:: Aim of the exercise ::
For the material that follows, list every line containing the word "data".

[Modeling code records]
----------------

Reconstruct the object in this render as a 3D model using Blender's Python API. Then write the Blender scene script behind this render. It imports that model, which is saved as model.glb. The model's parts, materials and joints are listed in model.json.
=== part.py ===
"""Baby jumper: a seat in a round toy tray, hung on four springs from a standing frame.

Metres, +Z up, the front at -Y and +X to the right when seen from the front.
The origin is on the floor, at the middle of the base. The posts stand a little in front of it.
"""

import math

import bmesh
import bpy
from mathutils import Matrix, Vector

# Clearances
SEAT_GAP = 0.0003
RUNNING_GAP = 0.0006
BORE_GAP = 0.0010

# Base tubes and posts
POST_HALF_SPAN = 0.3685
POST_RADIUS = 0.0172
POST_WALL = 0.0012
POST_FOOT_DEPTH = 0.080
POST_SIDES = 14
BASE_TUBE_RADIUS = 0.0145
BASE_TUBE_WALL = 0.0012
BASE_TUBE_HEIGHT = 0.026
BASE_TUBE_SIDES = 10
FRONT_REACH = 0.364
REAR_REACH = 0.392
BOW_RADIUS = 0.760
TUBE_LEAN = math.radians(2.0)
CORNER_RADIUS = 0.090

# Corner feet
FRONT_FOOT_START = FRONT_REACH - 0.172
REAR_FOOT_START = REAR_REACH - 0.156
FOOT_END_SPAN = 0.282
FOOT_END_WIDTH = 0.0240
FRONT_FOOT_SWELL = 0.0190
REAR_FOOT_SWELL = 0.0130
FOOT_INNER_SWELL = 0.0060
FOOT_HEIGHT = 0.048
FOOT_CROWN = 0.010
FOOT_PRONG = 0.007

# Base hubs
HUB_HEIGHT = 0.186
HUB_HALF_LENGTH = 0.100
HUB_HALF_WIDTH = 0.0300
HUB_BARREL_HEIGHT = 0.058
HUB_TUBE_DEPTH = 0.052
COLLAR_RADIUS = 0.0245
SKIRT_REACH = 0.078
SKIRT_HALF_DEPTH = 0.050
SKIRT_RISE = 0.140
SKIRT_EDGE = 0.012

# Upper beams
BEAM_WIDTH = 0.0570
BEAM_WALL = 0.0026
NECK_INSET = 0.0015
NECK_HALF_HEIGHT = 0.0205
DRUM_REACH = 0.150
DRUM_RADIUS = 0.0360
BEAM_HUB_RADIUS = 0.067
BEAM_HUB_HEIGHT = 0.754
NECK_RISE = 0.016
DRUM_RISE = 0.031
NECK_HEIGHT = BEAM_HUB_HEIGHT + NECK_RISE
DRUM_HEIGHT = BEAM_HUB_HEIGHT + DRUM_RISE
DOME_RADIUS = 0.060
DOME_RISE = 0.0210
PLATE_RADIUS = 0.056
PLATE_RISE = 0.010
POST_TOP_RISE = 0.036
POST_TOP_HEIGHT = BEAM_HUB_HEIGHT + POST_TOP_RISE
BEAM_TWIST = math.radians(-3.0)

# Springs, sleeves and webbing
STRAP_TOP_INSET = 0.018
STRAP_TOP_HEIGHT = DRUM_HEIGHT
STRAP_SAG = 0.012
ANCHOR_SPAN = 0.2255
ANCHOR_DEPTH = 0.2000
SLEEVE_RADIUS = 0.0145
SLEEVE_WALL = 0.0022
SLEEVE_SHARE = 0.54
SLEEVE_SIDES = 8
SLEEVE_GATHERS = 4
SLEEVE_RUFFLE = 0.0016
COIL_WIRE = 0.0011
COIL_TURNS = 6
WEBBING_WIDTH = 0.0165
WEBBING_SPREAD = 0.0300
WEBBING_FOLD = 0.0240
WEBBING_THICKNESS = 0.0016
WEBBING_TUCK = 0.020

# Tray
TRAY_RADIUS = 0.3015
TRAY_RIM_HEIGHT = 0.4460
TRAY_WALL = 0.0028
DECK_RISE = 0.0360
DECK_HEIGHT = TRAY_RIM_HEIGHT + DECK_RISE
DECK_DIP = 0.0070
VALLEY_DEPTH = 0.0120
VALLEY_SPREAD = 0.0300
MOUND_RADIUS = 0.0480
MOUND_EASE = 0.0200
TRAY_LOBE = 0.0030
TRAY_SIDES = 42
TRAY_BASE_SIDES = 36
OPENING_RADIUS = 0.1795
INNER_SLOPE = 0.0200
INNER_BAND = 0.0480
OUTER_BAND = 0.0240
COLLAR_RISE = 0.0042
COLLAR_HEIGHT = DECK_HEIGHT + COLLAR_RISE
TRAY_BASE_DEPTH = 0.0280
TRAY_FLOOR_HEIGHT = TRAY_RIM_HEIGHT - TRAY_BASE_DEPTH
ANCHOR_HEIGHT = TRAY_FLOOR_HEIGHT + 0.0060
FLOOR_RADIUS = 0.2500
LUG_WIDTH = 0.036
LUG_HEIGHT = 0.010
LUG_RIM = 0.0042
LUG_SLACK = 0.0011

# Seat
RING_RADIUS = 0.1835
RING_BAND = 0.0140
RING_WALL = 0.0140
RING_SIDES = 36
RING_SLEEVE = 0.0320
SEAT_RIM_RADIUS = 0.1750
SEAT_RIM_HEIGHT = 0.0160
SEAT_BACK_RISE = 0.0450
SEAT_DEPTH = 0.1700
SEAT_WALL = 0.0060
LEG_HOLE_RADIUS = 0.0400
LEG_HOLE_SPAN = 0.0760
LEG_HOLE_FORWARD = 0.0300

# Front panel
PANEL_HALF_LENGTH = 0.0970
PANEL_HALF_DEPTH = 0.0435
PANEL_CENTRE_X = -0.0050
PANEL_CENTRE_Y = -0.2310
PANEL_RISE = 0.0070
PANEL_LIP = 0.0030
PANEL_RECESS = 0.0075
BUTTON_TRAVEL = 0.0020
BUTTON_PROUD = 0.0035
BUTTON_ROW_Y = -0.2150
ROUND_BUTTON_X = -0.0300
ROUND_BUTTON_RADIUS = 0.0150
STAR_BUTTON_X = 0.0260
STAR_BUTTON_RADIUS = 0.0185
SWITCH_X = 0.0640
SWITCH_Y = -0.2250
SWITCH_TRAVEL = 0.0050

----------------

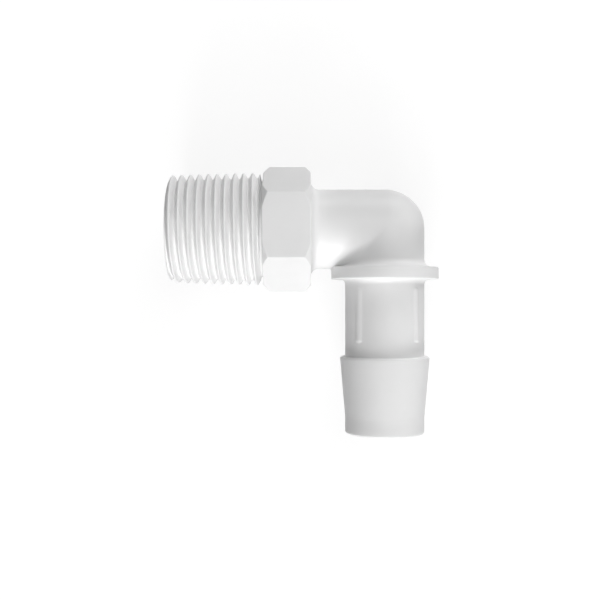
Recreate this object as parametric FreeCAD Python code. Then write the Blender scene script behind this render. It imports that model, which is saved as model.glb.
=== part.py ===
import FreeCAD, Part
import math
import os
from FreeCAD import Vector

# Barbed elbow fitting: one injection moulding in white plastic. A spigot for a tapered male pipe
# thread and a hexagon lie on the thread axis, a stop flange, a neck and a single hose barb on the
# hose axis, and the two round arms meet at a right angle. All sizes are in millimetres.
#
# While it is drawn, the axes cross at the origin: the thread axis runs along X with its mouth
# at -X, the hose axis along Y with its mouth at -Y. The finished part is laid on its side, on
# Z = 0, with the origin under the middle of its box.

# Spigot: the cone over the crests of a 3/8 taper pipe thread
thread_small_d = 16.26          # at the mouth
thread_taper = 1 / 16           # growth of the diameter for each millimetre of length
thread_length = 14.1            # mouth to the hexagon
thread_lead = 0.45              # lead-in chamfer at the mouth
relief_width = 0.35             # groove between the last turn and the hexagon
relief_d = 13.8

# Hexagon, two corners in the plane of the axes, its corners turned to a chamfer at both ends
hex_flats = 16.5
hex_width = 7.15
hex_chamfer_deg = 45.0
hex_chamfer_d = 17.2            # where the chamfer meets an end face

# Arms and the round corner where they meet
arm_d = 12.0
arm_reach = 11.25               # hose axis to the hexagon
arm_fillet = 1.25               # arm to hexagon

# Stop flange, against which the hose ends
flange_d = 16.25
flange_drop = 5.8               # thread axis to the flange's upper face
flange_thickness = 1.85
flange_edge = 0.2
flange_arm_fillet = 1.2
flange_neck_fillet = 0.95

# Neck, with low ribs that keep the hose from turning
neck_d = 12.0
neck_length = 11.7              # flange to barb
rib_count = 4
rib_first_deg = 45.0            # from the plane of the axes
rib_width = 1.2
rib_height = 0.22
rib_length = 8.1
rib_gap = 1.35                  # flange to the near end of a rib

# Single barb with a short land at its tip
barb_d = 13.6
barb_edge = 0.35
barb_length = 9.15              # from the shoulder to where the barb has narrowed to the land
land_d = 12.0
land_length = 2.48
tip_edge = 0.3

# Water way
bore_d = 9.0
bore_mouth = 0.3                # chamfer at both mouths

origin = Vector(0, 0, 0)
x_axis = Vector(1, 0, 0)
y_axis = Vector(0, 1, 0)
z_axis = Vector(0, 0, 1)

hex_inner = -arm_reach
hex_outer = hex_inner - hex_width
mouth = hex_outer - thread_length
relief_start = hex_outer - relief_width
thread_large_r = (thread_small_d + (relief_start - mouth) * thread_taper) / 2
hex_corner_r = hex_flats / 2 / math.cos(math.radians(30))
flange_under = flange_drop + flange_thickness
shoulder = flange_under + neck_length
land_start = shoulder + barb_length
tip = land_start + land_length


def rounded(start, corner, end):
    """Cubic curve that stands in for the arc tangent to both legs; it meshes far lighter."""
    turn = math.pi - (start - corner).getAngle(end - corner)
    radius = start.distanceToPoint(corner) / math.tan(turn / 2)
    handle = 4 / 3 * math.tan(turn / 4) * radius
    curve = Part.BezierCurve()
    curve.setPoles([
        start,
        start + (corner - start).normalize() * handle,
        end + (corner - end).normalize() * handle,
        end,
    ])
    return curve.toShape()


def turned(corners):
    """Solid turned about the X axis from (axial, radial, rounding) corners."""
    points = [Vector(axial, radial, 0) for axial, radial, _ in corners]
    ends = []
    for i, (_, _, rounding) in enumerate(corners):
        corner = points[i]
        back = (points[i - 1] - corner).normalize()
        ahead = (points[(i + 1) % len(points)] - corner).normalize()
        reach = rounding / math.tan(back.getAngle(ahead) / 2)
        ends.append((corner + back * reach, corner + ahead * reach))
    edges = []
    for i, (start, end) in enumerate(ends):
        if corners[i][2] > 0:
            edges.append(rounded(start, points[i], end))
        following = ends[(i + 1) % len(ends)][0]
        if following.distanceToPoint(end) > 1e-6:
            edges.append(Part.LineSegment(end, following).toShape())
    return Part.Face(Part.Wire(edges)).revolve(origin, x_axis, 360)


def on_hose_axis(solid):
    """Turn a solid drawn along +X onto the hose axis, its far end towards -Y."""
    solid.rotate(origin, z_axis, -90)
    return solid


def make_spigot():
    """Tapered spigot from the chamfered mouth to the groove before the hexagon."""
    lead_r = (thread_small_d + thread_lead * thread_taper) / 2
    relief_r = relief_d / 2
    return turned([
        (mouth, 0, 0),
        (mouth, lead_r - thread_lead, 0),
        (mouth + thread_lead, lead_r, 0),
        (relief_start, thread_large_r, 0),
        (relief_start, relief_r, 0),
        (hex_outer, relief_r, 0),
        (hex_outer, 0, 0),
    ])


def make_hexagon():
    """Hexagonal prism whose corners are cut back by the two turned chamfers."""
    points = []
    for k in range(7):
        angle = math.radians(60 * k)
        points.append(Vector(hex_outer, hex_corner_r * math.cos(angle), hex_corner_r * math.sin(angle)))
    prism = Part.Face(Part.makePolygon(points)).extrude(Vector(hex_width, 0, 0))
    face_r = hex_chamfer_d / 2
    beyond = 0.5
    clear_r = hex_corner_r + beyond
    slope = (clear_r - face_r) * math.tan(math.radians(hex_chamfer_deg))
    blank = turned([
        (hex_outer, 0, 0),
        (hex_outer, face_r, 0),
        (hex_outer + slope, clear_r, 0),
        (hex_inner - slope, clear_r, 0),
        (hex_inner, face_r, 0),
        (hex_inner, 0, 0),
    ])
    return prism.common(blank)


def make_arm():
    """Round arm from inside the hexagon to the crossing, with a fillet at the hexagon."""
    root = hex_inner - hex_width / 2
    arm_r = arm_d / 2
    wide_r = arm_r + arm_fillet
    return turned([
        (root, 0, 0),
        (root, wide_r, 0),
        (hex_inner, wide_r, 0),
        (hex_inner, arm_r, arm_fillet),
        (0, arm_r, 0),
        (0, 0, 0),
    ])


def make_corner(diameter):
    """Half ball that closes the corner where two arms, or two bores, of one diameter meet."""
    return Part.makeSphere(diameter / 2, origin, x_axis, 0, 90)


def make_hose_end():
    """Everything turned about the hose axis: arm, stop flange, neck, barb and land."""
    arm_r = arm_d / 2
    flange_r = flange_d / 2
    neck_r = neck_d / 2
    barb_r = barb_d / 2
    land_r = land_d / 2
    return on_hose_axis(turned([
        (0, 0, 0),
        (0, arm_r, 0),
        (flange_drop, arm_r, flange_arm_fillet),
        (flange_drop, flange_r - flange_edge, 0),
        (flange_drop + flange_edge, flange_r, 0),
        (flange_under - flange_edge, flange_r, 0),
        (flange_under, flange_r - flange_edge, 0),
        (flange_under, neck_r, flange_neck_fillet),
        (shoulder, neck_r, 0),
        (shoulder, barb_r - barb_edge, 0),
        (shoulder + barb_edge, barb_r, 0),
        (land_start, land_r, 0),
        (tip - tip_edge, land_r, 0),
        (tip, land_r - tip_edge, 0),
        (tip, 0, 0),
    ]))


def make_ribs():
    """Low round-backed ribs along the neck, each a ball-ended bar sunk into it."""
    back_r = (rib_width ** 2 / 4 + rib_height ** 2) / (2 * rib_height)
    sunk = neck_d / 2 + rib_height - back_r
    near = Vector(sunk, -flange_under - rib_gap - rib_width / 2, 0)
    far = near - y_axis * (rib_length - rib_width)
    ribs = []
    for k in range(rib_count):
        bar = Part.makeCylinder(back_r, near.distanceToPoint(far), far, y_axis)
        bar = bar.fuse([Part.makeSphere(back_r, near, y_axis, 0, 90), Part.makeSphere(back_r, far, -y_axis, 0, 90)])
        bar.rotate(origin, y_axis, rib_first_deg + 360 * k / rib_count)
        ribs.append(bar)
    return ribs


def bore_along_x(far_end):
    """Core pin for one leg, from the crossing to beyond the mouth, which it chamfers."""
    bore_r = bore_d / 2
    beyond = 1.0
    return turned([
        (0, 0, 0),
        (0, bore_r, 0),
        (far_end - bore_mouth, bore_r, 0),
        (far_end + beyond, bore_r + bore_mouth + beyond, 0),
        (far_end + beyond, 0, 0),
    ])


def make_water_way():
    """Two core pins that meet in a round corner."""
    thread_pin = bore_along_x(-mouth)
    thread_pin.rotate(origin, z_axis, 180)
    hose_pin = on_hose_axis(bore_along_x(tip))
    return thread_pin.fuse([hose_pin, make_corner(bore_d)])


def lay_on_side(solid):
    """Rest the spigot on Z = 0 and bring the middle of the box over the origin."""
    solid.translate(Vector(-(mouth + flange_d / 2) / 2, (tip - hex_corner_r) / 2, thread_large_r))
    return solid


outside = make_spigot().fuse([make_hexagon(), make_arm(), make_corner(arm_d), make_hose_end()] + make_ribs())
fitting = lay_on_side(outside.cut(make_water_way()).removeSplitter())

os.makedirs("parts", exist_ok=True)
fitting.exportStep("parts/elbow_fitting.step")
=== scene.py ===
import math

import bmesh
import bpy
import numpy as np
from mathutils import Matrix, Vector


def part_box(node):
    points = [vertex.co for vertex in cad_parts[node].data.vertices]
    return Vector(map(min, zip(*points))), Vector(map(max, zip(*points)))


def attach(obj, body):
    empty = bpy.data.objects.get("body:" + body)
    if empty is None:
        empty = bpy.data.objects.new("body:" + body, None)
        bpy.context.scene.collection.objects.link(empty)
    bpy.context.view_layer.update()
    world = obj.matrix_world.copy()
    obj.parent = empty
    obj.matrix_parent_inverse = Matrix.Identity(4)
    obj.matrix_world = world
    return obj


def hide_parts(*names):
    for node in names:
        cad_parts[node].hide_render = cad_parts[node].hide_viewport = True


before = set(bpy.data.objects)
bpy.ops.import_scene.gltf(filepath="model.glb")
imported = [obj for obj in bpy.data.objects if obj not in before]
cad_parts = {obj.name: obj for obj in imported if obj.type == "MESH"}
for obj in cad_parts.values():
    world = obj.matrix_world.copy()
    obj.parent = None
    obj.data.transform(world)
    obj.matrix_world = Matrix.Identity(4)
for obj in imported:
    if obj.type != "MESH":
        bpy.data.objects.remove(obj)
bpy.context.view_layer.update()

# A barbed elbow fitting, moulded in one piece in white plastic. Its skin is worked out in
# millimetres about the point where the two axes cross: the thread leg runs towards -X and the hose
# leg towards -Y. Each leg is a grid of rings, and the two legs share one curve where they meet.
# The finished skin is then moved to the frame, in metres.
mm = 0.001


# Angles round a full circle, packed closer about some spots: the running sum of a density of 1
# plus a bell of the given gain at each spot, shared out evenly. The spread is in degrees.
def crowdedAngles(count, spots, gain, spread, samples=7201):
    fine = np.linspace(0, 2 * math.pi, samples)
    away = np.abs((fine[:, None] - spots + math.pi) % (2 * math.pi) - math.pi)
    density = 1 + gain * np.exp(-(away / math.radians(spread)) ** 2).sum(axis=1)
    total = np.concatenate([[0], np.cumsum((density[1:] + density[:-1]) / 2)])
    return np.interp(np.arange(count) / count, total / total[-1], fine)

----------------

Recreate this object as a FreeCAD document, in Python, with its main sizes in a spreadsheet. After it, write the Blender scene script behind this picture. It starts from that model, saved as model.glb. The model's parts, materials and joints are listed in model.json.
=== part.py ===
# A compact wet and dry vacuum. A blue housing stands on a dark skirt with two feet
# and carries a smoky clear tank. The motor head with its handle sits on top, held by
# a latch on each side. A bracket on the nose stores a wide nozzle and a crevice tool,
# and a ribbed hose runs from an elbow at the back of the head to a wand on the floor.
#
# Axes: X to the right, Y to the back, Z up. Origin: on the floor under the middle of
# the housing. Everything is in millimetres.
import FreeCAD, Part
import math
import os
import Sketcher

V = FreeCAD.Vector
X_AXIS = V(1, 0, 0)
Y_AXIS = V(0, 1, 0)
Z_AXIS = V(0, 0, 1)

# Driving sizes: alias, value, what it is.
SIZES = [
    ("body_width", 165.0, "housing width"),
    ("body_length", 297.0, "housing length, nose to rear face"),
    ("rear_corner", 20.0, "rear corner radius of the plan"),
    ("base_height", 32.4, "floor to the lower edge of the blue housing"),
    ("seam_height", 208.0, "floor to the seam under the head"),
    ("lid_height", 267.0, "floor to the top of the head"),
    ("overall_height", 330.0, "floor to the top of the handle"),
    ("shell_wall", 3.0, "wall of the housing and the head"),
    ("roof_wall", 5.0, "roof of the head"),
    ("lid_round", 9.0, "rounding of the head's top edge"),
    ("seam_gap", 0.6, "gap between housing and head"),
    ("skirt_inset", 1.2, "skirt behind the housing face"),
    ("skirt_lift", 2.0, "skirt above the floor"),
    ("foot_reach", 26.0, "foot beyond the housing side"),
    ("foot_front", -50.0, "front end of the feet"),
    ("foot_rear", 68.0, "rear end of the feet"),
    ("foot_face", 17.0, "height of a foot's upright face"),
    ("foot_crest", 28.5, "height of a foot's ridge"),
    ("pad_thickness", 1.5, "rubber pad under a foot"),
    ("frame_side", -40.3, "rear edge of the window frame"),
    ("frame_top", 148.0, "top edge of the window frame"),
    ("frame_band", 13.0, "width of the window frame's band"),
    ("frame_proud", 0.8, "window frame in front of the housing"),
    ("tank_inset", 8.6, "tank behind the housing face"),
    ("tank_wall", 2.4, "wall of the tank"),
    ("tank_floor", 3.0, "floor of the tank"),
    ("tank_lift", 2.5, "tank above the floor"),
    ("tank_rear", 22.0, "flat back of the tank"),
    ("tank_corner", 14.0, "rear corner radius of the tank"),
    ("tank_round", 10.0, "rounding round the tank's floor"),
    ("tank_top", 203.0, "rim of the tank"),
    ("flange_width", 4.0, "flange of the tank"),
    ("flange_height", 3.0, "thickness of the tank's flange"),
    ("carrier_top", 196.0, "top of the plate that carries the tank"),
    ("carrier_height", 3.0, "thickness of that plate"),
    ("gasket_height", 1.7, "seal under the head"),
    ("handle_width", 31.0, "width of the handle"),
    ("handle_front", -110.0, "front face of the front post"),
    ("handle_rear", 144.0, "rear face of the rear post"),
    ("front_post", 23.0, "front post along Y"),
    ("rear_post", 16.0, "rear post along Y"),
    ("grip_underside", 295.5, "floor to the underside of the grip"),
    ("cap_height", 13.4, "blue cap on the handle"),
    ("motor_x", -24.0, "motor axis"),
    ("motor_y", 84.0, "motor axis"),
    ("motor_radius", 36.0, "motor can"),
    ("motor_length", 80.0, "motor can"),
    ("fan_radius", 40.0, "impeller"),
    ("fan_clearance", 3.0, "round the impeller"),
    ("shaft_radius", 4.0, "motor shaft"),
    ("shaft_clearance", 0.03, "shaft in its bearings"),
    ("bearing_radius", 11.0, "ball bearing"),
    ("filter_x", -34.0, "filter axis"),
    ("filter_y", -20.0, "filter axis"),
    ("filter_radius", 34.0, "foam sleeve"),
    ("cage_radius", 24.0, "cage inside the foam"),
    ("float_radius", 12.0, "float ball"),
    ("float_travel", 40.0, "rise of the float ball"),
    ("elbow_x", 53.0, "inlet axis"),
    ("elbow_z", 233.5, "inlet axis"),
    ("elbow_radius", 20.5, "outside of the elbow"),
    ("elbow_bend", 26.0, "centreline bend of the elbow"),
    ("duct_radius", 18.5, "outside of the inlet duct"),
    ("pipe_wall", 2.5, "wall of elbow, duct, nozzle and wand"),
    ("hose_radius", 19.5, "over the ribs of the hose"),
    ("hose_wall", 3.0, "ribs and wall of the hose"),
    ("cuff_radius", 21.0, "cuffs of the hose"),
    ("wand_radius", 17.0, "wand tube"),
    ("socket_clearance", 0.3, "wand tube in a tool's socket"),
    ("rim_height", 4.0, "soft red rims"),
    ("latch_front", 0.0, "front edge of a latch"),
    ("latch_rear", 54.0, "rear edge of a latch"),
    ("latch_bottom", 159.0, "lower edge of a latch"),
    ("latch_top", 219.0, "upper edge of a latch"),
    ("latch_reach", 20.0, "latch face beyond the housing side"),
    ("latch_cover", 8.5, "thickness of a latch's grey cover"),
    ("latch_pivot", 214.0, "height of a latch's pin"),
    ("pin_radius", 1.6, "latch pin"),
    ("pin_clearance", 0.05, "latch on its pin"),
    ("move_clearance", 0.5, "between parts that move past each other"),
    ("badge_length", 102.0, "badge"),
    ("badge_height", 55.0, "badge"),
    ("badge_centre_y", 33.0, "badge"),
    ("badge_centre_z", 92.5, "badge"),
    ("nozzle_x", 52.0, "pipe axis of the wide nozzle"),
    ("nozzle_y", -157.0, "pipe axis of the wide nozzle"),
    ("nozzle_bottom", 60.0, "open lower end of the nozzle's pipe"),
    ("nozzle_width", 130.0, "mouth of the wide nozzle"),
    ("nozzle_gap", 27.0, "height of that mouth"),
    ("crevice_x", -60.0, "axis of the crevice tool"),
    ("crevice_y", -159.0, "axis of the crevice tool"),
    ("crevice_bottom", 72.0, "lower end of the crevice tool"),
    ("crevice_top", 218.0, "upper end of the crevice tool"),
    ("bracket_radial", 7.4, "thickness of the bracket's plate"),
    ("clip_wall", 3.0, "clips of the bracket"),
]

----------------

:: Finished task ::
    points = [vertex.co for vertex in cad_parts[node].data.vertices]
    empty = bpy.data.objects.get("body:" + body)
        empty = bpy.data.objects.new("body:" + body, None)
before = set(bpy.data.objects)
imported = [obj for obj in bpy.data.objects if obj not in before]
    obj.data.transform(world)
        bpy.data.objects.remove(obj)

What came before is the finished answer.